======== Dataset section

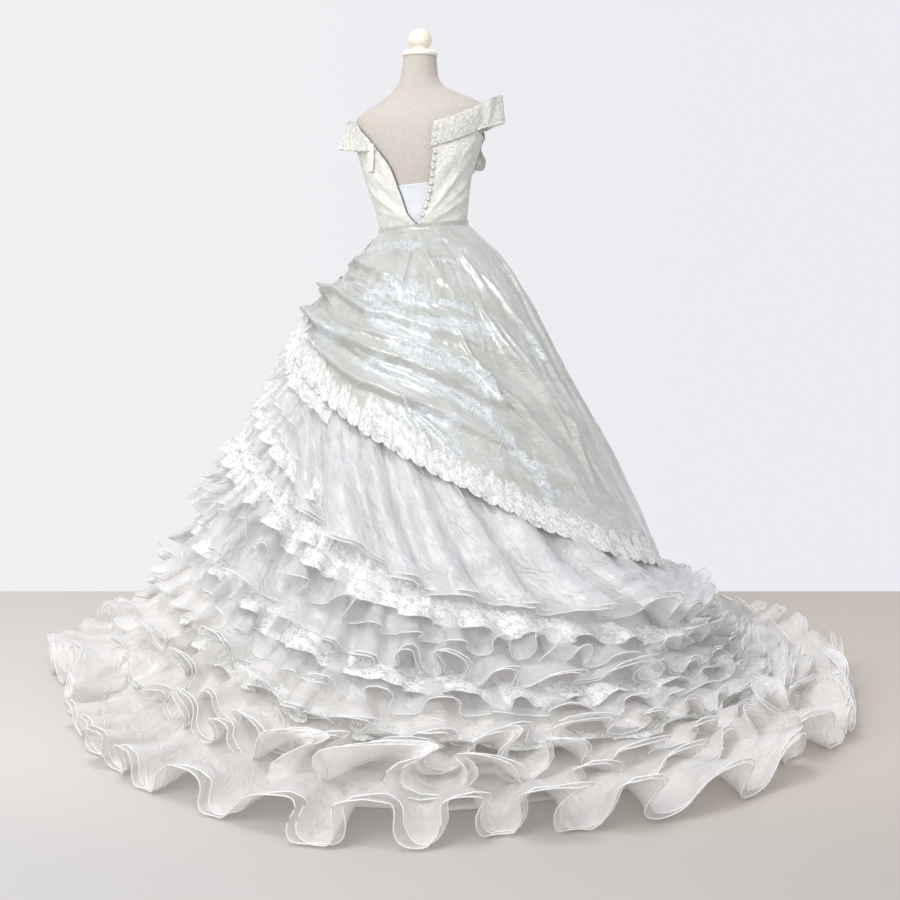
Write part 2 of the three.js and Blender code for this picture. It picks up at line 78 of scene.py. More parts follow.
TORSO_SECTIONS = np.array([
    (830, 158, 158, 118, 108, 0),
    (910, 162, 162, 124, 112, 2),
    (990, 132, 132, 102, 102, 4),
    (1070, 111, 105, 88, 94, 5),
    (1115, 116, 110, 88, 104, 3),
    (1160, 122, 122, 90, 120, 1),
    (1205, 131, 135, 93, 128, -1),
    (1250, 146, 147, 95, 120, -1),
    (1300, 161, 160, 94, 104, -1),
    (1345, 174, 172, 88, 86, 0),
    (1372, 172, 170, 80, 74, 1),
    (1392, 146, 146, 72, 66, 1),
    (1412, 106, 108, 64, 60, 0),
    (1432, 70, 74, 56, 56, -1),
    (1460, 50, 52, 50, 50, -1),
    (1517, 43, 43, 43, 43, 0),
], dtype=float)

# The open back: height, then the angle of the left and of the right edge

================

Work instructions:
Your task is to reproduce the whole listing exactly.

Completed task:
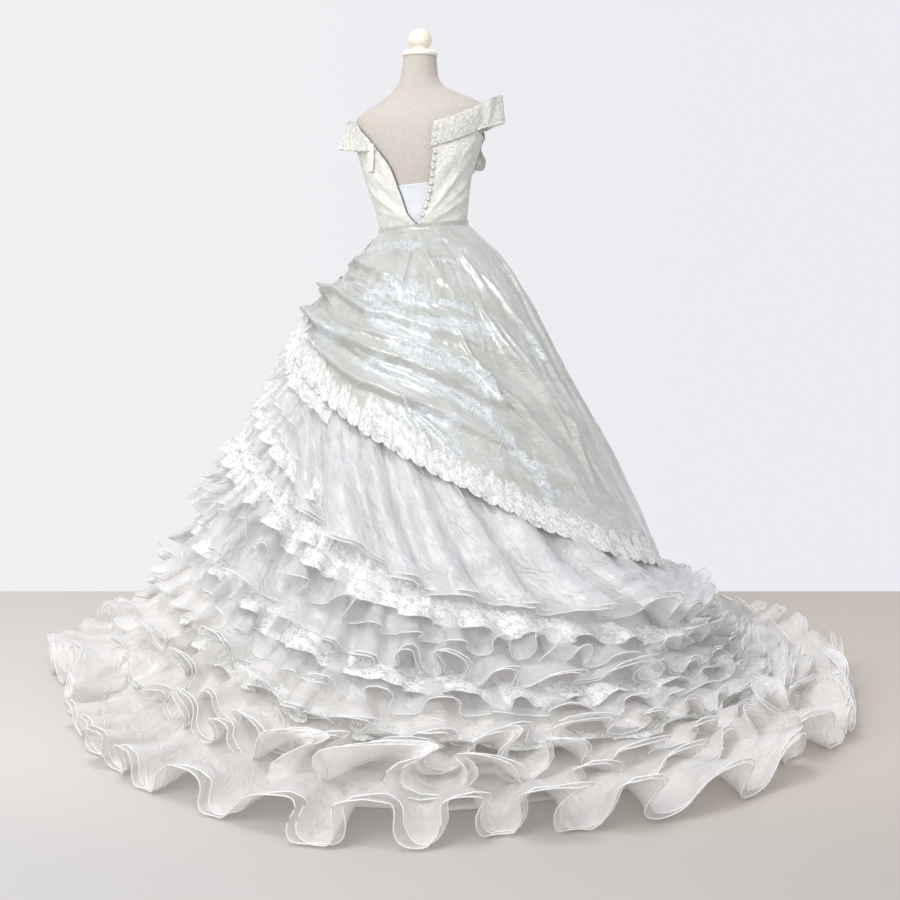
Write part 2 of the three.js and Blender code for this picture. It picks up at line 78 of scene.py. More parts follow.
TORSO_SECTIONS = np.array([
    (830, 158, 158, 118, 108, 0),
    (910, 162, 162, 124, 112, 2),
    (990, 132, 132, 102, 102, 4),
    (1070, 111, 105, 88, 94, 5),
    (1115, 116, 110, 88, 104, 3),
    (1160, 122, 122, 90, 120, 1),
    (1205, 131, 135, 93, 128, -1),
    (1250, 146, 147, 95, 120, -1),
    (1300, 161, 160, 94, 104, -1),
    (1345, 174, 172, 88, 86, 0),
    (1372, 172, 170, 80, 74, 1),
    (1392, 146, 146, 72, 66, 1),
    (1412, 106, 108, 64, 60, 0),
    (1432, 70, 74, 56, 56, -1),
    (1460, 50, 52, 50, 50, -1),
    (1517, 43, 43, 43, 43, 0),
], dtype=float)

# The open back: height, then the angle of the left and of the right edge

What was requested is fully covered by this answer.